→ WORK TO BE COMPLETED
From the listing below, copy only the lines from the line that contains "shape = piece()" to the line that contains "obj.matrix_parent_inverse = Matrix.Identity(4)", counting those two lines as part of the copy.

→ SUPPLIED MATERIAL

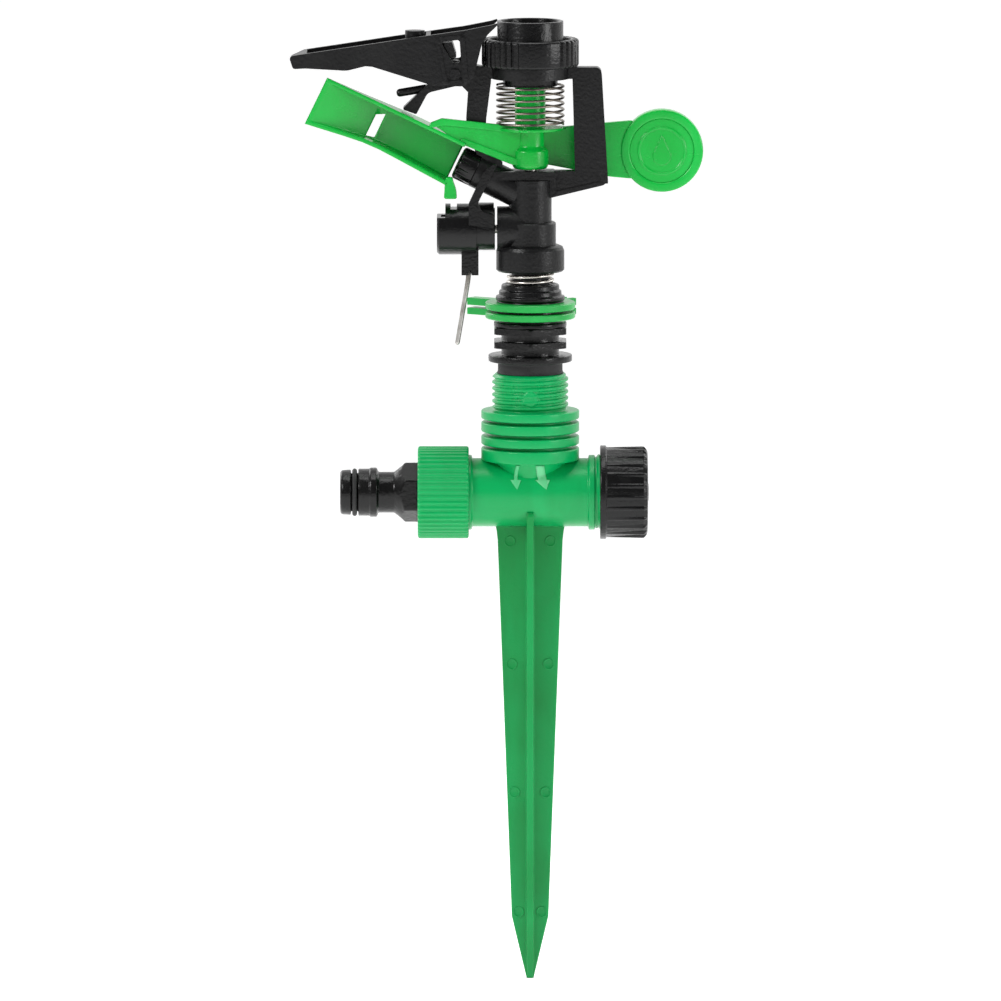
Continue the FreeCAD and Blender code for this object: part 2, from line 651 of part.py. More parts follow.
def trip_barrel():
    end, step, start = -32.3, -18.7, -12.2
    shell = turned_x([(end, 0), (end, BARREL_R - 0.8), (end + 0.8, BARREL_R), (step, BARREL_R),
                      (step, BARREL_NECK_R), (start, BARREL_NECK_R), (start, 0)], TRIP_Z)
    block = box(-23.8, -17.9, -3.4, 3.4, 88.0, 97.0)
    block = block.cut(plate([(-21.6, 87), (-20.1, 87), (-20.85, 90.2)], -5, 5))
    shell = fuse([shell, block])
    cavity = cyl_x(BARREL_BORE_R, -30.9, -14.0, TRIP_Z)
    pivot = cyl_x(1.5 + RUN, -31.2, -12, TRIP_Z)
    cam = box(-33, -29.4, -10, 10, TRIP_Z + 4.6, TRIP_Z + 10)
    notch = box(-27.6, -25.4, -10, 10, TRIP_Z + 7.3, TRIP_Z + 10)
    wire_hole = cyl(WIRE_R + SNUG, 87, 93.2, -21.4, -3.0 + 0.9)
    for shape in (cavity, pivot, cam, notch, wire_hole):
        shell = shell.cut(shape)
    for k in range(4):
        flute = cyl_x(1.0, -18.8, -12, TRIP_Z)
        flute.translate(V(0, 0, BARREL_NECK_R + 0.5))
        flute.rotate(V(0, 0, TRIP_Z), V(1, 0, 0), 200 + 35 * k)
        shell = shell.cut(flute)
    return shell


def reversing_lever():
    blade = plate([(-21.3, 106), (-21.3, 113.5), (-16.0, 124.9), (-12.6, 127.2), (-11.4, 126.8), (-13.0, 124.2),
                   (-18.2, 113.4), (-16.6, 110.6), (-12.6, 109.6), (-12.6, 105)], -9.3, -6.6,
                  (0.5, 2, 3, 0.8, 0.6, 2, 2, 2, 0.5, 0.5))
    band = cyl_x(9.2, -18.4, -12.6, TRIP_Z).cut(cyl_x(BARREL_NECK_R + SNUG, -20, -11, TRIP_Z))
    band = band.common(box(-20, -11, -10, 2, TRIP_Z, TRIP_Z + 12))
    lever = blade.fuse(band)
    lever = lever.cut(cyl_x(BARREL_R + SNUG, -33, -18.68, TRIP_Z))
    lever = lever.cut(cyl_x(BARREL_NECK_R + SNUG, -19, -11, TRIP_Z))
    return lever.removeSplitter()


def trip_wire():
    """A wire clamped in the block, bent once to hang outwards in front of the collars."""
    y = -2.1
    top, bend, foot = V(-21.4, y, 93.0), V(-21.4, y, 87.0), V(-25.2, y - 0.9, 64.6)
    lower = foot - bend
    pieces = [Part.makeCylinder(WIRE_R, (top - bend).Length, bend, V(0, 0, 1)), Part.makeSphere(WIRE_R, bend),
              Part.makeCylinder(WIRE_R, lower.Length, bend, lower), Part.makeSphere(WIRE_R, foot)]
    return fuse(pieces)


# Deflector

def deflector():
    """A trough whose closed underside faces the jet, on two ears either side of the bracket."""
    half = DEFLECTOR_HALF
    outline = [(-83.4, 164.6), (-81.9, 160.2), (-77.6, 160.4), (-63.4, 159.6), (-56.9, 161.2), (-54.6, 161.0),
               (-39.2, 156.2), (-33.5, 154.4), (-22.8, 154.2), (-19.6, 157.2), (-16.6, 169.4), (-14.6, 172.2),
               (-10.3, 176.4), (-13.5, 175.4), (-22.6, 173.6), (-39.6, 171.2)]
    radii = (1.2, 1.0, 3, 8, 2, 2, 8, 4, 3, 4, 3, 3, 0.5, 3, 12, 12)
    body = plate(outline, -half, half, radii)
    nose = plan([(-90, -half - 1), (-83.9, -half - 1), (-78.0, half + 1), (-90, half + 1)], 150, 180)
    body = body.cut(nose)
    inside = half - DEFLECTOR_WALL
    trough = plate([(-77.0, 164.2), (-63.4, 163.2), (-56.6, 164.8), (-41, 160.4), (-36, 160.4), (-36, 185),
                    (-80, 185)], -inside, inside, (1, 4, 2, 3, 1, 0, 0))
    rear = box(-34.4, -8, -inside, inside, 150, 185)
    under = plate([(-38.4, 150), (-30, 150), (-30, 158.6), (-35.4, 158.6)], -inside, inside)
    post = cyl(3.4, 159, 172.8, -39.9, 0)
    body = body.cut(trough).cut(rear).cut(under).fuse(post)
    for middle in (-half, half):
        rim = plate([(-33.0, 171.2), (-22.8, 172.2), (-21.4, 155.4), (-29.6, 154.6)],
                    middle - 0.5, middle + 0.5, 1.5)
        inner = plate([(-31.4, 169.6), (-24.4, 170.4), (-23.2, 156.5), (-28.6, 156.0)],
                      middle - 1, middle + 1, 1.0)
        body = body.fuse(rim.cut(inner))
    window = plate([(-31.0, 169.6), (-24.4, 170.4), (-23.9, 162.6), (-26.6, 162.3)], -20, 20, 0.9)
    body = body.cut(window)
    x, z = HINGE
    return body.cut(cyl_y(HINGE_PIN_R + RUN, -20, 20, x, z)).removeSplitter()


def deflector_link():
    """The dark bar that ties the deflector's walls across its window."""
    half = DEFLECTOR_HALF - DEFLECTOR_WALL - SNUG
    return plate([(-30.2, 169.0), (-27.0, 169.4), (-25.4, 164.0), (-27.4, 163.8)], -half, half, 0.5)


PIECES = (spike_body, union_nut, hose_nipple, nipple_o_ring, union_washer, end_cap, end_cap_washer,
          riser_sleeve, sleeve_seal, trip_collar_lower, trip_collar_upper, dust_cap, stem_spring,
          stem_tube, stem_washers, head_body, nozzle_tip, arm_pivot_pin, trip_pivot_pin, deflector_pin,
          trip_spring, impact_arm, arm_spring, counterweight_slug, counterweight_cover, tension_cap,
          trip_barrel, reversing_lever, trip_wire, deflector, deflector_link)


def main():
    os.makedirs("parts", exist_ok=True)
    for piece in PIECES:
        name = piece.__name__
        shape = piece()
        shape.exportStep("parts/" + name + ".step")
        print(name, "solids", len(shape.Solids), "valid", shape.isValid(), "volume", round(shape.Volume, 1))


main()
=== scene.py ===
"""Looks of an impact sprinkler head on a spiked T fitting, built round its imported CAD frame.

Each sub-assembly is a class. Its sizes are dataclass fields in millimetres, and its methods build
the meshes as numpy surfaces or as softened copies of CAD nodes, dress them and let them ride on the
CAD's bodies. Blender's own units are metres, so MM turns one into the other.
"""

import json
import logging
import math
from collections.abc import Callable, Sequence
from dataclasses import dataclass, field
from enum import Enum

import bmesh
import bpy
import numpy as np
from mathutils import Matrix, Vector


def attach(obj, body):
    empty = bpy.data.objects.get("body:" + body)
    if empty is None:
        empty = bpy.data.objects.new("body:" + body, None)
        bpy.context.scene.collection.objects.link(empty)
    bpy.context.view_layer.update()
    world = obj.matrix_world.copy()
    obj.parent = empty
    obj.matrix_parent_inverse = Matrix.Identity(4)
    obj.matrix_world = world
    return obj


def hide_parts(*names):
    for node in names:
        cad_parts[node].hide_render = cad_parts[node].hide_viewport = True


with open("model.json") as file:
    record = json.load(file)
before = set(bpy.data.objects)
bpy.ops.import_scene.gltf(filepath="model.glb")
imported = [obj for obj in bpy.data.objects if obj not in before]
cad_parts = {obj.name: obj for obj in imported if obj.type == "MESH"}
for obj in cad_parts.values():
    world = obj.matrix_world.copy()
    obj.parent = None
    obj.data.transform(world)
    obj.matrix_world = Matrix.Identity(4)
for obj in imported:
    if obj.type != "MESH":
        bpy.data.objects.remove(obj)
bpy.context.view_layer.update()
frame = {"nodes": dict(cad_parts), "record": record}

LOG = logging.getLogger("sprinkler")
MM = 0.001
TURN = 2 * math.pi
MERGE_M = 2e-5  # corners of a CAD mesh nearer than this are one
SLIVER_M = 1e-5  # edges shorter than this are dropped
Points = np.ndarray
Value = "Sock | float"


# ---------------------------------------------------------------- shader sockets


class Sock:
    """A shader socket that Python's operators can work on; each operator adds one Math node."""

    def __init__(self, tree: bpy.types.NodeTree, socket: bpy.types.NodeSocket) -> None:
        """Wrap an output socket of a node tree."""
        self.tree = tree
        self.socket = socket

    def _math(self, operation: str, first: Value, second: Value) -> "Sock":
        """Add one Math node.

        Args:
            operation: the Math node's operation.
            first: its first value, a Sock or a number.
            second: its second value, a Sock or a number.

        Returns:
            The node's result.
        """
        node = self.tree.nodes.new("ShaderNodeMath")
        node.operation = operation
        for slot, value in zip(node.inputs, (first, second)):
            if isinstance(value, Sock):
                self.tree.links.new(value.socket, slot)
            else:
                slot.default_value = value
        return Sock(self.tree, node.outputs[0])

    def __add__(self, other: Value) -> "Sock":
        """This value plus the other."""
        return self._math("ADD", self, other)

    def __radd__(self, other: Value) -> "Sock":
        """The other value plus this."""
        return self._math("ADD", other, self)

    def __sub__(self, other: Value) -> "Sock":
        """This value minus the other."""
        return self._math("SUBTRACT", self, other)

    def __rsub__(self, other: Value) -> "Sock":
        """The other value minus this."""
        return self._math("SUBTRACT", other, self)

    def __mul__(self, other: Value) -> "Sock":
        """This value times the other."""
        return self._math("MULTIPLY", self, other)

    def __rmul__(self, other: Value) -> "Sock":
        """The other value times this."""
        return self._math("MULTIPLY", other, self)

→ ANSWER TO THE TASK
        shape = piece()
        shape.exportStep("parts/" + name + ".step")
        print(name, "solids", len(shape.Solids), "valid", shape.isValid(), "volume", round(shape.Volume, 1))


main()
=== scene.py ===
"""Looks of an impact sprinkler head on a spiked T fitting, built round its imported CAD frame.

Each sub-assembly is a class. Its sizes are dataclass fields in millimetres, and its methods build
the meshes as numpy surfaces or as softened copies of CAD nodes, dress them and let them ride on the
CAD's bodies. Blender's own units are metres, so MM turns one into the other.
"""

import json
import logging
import math
from collections.abc import Callable, Sequence
from dataclasses import dataclass, field
from enum import Enum

import bmesh
import bpy
import numpy as np
from mathutils import Matrix, Vector


def attach(obj, body):
    empty = bpy.data.objects.get("body:" + body)
    if empty is None:
        empty = bpy.data.objects.new("body:" + body, None)
        bpy.context.scene.collection.objects.link(empty)
    bpy.context.view_layer.update()
    world = obj.matrix_world.copy()
    obj.parent = empty
    obj.matrix_parent_inverse = Matrix.Identity(4)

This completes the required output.